10 tips on effectively managing your business cashflow

You often hear the quote “Cash is King” and this is absolutely true as many ‘profitable’ businesses go bust. This seems strange but I always remember being taught during my professional accountancy training that:

“There is only one fact on a company balance sheet and that is Cash. The rest is all subject to judgement”

So what steps can you as a business owner take to ensure that your business does not fall victim to the potentially disastrous consequences of poor cashflow?

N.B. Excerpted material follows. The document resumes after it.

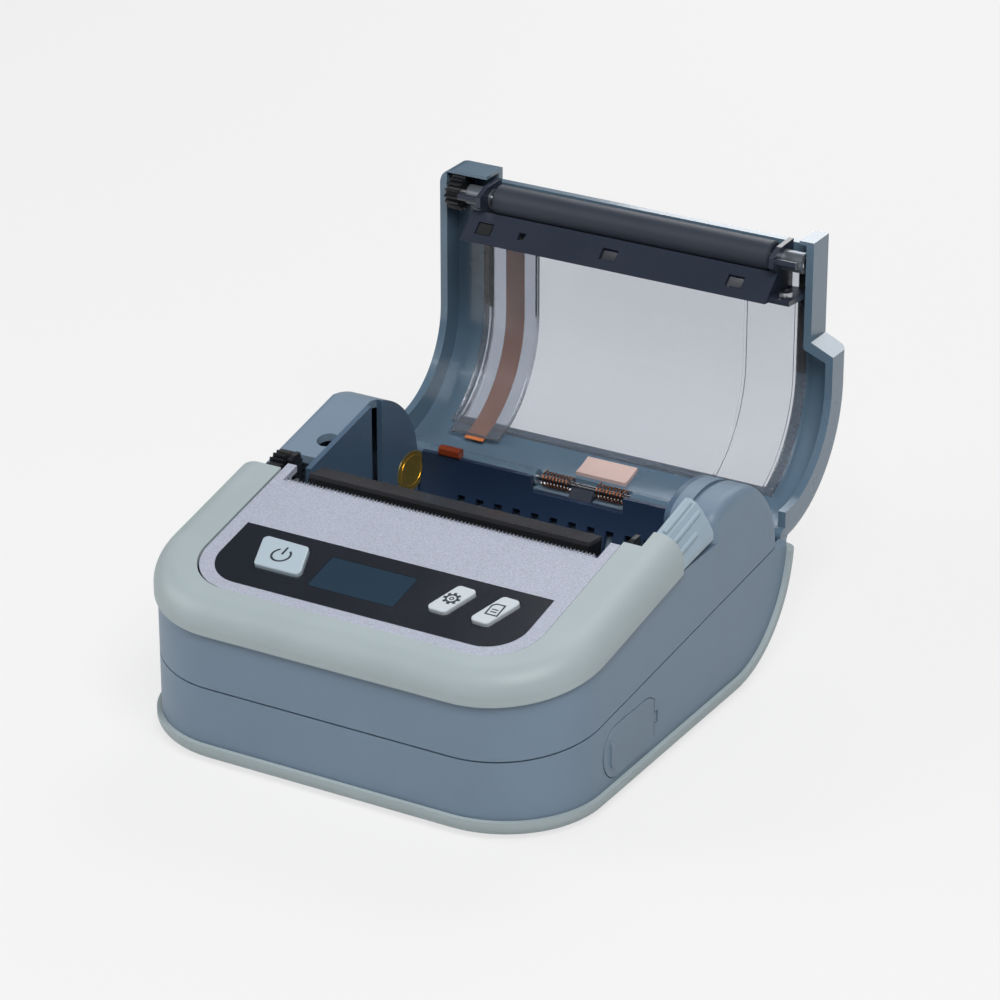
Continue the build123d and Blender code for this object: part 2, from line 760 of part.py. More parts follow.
def lid_box(low, high):
    """Block between two corners of the closed lid, placed as opened."""
    with BuildPart(mode=Mode.PRIVATE) as block:
        with BuildSketch(lid_top(low[2])):
            with Locations(((low[0] + high[0]) / 2, (low[1] + high[1]) / 2)):
                Rectangle(high[0] - low[0], high[1] - low[1])
        extrude(amount=high[2] - low[2])
    return block.part


lid_inner = lid_radius - lid_wall
band_inner = lid_radius - lid_depth
step_cut = [(lid_narrow_half, lid_step_y - 0.2), (lid_half + 1, lid_step_y + 3), (lid_half + 1, -40),
            (lid_narrow_half, -40)]
pocket_gap = 0.4
edge_round = 2.2
ear_wall = 0.9
ear_inner = (-41.8, 45.4)
ear_corner = 4.0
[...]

  1. Run your business in realtime – check your business bank account on a daily basis. Don’t leave things to chance by checking cash on say a monthly or longer-term basis. Project forward expected cash out and inflows so that you can plan for any shortfalls on the horizon. Use some decent accounting software e.g. Xero, so that you have this vital information in realtime at your fingertips.
  2. Take advantage of credit terms on supplier invoices. If a supplier invoice says “Payment due within 28 days” then the earliest you should pay is on day 28. Do not pay it immediately. Better to have the cash in your bank account than in your supplier’s.
  3. Be careful of blindly accepting early payment discounts on supplier invoices. Some suppliers will offer a small discount if you settle the invoice before the due date which can be tempting at first, however, you must be clear on the levels of cash you have in the bank or worse, if you are in an overdraft position, how much it will cost you in interest payable compared to the potentially small supplier cost saving. You really must crunch the numbers and, if in doubt, don’t pay it early – hold on to your cash as long as possible.
  4. Don’t wait until month end before you send out your invoice. It amazes me how often businesses wait until the end of the month before they sit down to tot up who owes them money and how much. Remember, your customers (if well advised) will also be observing points 1 and 2 above so it could be as long as two months before you receive any cash for the work you’ve done. Crazy! The sooner you raise an invoice, the sooner you’ll get paid. Period.
  5. Ensure you have access to an overdraft facility with your bank – even if you don’t currently need it. When times are good and your bank balance is building healthily, it is tempting to avoid thinking about potentially darker and more lean times ahead. However, this is exactly the time that you should be approaching your bank to agree that overdraft facility – and not when your back’s against the wall and the cash is drying up.
  6. Think twice before extracting (too much) cash from your business at the year end. It is often preferable to work with your accountant to manage your remuneration strategy to retain some cash in the business to a certain level e.g. by way of loan to the business, whilst at the same time optimising your business and personal tax position. This way you have the best of both worlds.
  7. Try to operate a “No surprises” policy when it comes to late payment to your suppliers or creditors – this includes HM Revenue & Customs. Allowing owed balances to build up with little prospect of payment in the near future (and leaving your creditors blissfully unaware) is storing up trouble. A little advance strategic thinking is advisable as to whom you approach e.g. better (although not ideal) to upset your non-core suppliers first, unless you have a good long-term relationship and understanding with them. Speak to your accountant first.
  8. Approach your best customers for prompt payment if things are looking at a bit tight. Hopefully they will be supportive and understanding particularly if you have built up a good relationship with them (see point 7). You could incentivise them with a small discount or special offer.
  9. Don’t let old stock or services build up and gather dust. Turn them into cash as soon as you can even if you recover a tiny sliver of the original selling price. If you are concerned about potentially tarnishing your brand with cheaper lines then consider an online offshoot venture with a different name (or ebay account?). This is what the Big Players are busy doing.
  10. Trim your expenses. You can always shop around for the best deals on overheads and other business costs. Review all suppliers’ costs at least annually. You can of course outsource this process given that you have a business to run!

Effective management of your business cash-flow is essential to its long term survival. By carefully integrating the above 10 steps within your business strategy, you should find yourself in a much stronger position to weather any storms that may lie ahead.